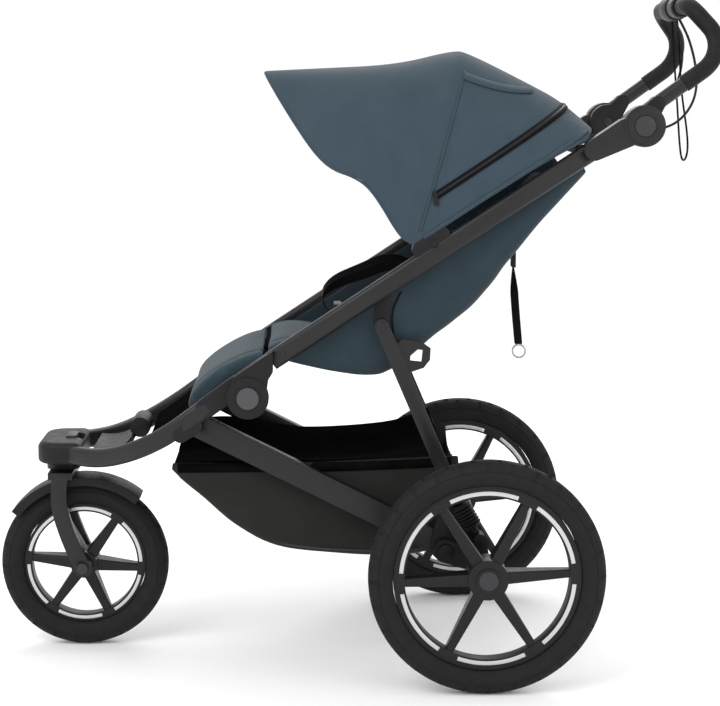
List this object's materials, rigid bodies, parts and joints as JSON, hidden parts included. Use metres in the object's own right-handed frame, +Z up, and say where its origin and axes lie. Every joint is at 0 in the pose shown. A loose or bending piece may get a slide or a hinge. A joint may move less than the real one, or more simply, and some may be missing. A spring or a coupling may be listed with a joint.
{
  "type": "folding three-wheel baby stroller",
  "caption": "Folding three-wheel pushchair for walking and jogging, with sprung rear wheels, swivelling front wheel, reclining padded seat, folding shade, basket and turning handlebar.",
  "frame": {"origin": "on the floor, below the middle of the whole part's box", "axes": "-Y towards the front wheel, +Y towards the handlebar, +Z up, +X across, towards the side the picture was taken from"},
  "size_m": [0.694, 1.2677, 1.174],
  "materials": {
    "satin_metal": "satin charcoal anodised",
    "black_plastic": "matte black",
    "wheel_plastic": "satin dark grey",
    "tyre": "matte",
    "reflector": "bright silver",
    "steel": "satin",
    "shade_fabric": "blue-grey canvas",
    "seat_fabric": "blue-grey canvas",
    "basket_fabric": "dark olive-grey canvas",
    "cover_fabric": "black coated cloth",
    "webbing": "black webbing",
    "foam": "matte black grip",
    "button_plastic": "satin grey"
  },
  "bodies": {
    "chassis": {"lower_tubes": "satin_metal", "rear_knuckles": "black_plastic", "rear_crossbar": "satin_metal", "spring_units": "foam", "basket": "basket_fabric", "basket_cover": "cover_fabric"},
    "swing_arm_L": {"swing_arm_L": "black_plastic"},
    "swing_arm_R": {"swing_arm_R": "black_plastic"},
    "rear_wheel_L": {"rear_tyre_L": "tyre", "rear_rim_L": "wheel_plastic", "rear_reflectors_L": "reflector"},
    "rear_wheel_R": {"rear_tyre_R": "tyre", "rear_rim_R": "wheel_plastic", "rear_reflectors_R": "reflector"},
    "hub_button_L": {"hub_button_L": "button_plastic"},
    "hub_button_R": {"hub_button_R": "button_plastic"},
    "front_frame": {"nose_housing": "black_plastic", "front_tubes": "satin_metal", "front_hinges": "black_plastic", "fold_brackets": "black_plastic", "footrest": "black_plastic", "footwell": "cover_fabric", "calf_rest": "seat_fabric"},
    "swivel_lock": {"swivel_lock": "button_plastic"},
    "fork": {"fork": "satin_metal", "front_axle": "steel", "mudguard": "black_plastic"},
    "front_wheel": {"front_tyre": "tyre", "front_rim": "wheel_plastic", "front_reflectors": "reflector"},
    "upper_frame": {"upper_rails": "satin_metal", "rail_hinges": "black_plastic", "leg_brackets": "black_plastic", "handle_housings": "satin_metal", "canopy_mounts": "black_plastic", "seat_sling": "seat_fabric", "seat_cushion": "seat_fabric", "seat_bars": "satin_metal", "buckle": "black_plastic", "lap_belts": "webbing", "canopy_fabric": "shade_fabric", "strap_slider": "black_plastic"},
    "backrest": {"back_cushion": "seat_fabric", "shoulder_belts": "webbing"},
    "buckle_button": {"buckle_button": "button_plastic"},
    "recline_strap": {"recline_strap": "webbing", "strap_ring": "steel"},
    "canopy_front_bow": {"canopy_front_bow": "black_plastic"},
    "canopy_middle_bow": {"canopy_middle_bow": "black_plastic"},
    "handlebar": {"handlebar_tube": "satin_metal", "grip": "foam", "handle_hubs": "black_plastic", "brake_housing": "black_plastic", "brake_cables": "black_plastic", "wrist_strap": "webbing"},
    "brake_twist": {"brake_twist": "button_plastic"},
    "handle_button_L": {"handle_button_L": "button_plastic"},
    "handle_button_R": {"handle_button_R": "button_plastic"},
    "rear_leg_L": {"rear_leg_L": "satin_metal"},
    "rear_leg_R": {"rear_leg_R": "satin_metal"}
  },
  "joints": [
    {"name": "front_fold", "type": "hinge", "parent": "chassis", "child": "front_frame", "pos_m": [0, -0.275, 0.44], "axis": [1, 0, 0], "range_deg": [0, 78]},
    {"name": "frame_fold", "type": "hinge", "parent": "front_frame", "child": "upper_frame", "pos_m": [0, -0.18, 0.491], "axis": [1, 0, 0], "range_deg": [-104.82, 0], "deforming": ["seat_sling", "seat_cushion", "basket", "basket_cover", "footwell", "calf_rest", "lap_belts"]},
    {"name": "leg_fold_L", "type": "hinge", "parent": "chassis", "child": "rear_leg_L", "pos_m": [0, 0.172, 0.32], "axis": [1, 0, 0], "range_deg": [0, 20.87]},
    {"name": "leg_fold_R", "type": "hinge", "parent": "chassis", "child": "rear_leg_R", "pos_m": [0, 0.172, 0.32], "axis": [1, 0, 0], "range_deg": [0, 20.87]},
    {"name": "swing_L", "type": "hinge", "parent": "chassis", "child": "swing_arm_L", "pos_m": [0, 0.1576, 0.222], "axis": [1, 0, 0], "range_deg": [0, 12], "stiffness_Nm_per_rad": 60, "springref_deg": -5.16, "deforming": ["spring_units"]},
    {"name": "rear_spin_L", "type": "hinge", "parent": "swing_arm_L", "child": "rear_wheel_L", "pos_m": [0, 0.2215, 0.2], "axis": [1, 0, 0], "continuous": true},
    {"name": "hub_press_L", "type": "slide", "parent": "rear_wheel_L", "child": "hub_button_L", "axis": [-1, 0, 0], "range_m": [0, 0.003], "stiffness_N_per_m": 400, "springref_m": -0.002},
    {"name": "handle_press_L", "type": "slide", "parent": "upper_frame", "child": "handle_button_L", "axis": [-1, 0, 0], "range_m": [0, 0.004], "stiffness_N_per_m": 400, "springref_m": -0.002},
    {"name": "swing_R", "type": "hinge", "parent": "chassis", "child": "swing_arm_R", "pos_m": [0, 0.1576, 0.222], "axis": [1, 0, 0], "range_deg": [0, 12], "stiffness_Nm_per_rad": 60, "springref_deg": -5.16, "deforming": ["spring_units"]},
    {"name": "rear_spin_R", "type": "hinge", "parent": "swing_arm_R", "child": "rear_wheel_R", "pos_m": [0, 0.2215, 0.2], "axis": [1, 0, 0], "continuous": true},
    {"name": "hub_press_R", "type": "slide", "parent": "rear_wheel_R", "child": "hub_button_R", "axis": [1, 0, 0], "range_m": [0, 0.003], "stiffness_N_per_m": 400, "springref_m": -0.002},
    {"name": "handle_press_R", "type": "slide", "parent": "upper_frame", "child": "handle_button_R", "axis": [1, 0, 0], "range_m": [0, 0.004], "stiffness_N_per_m": 400, "springref_m": -0.002},
    {"name": "swivel", "type": "hinge", "parent": "front_frame", "child": "fork", "pos_m": [0, -0.523, 0.36], "axis": [0, 0, 1], "continuous": true},
    {"name": "front_spin", "type": "hinge", "parent": "fork", "child": "front_wheel", "pos_m": [0, -0.487, 0.152], "axis": [1, 0, 0], "continuous": true},
    {"name": "swivel_lock_slide", "type": "slide", "parent": "front_frame", "child": "swivel_lock", "axis": [0, 1, 0], "range_m": [0, 0.01]},
    {"name": "recline", "type": "hinge", "parent": "upper_frame", "child": "backrest", "pos_m": [0, 0.084, 0.566], "axis": [1, 0, 0], "range_deg": [0, 25]},
    {"name": "buckle_press", "type": "slide", "parent": "upper_frame", "child": "buckle_button", "axis": [0, 1, 0], "range_m": [0, 0.002], "stiffness_N_per_m": 400, "springref_m": -0.001},
    {"name": "strap_swing", "type": "hinge", "parent": "upper_frame", "child": "recline_strap", "pos_m": [0.075, 0.285, 0.702], "axis": [1, 0, 0], "range_deg": [-30, 30]},
    {"name": "canopy_front", "type": "hinge", "parent": "upper_frame", "child": "canopy_front_bow", "pos_m": [0, 0.1346, 0.7526], "axis": [1, 0, 0], "range_deg": [-72, 0], "deforming": ["canopy_fabric"]},
    {"name": "canopy_middle", "type": "hinge", "parent": "upper_frame", "child": "canopy_middle_bow", "pos_m": [0, 0.1346, 0.7526], "axis": [1, 0, 0], "range_deg": [-36, 0]},
    {"name": "handle_angle", "type": "hinge", "parent": "upper_frame", "child": "handlebar", "pos_m": [0, 0.4867, 0.949], "axis": [1, 0, 0], "range_deg": [-50, 35]},
    {"name": "brake_turn", "type": "hinge", "parent": "handlebar", "child": "brake_twist", "pos_m": [0, 0.574, 1.152], "axis": [1, 0, 0], "range_deg": [0, 60]}
  ],
  "couplings": [
    {"joint": "front_fold", "follows": "frame_fold", "ratio": -0.74413},
    {"joint": "leg_fold_L", "follows": "frame_fold", "ratio": -0.19907},
    {"joint": "leg_fold_R", "follows": "frame_fold", "ratio": -0.19907},
    {"joint": "canopy_middle", "follows": "canopy_front", "ratio": 0.5}
  ]
}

◇ ◇ ◇ ◇

> [TASK BRIEF]:
Gather each line of the listing containing the word "materials" and show it.

> [FINISHED ANSWER]:
List this object's materials, rigid bodies, parts and joints as JSON, hidden parts included. Use metres in the object's own right-handed frame, +Z up, and say where its origin and axes lie. Every joint is at 0 in the pose shown. A loose or bending piece may get a slide or a hinge. A joint may move less than the real one, or more simply, and some may be missing. A spring or a coupling may be listed with a joint.
  "materials": {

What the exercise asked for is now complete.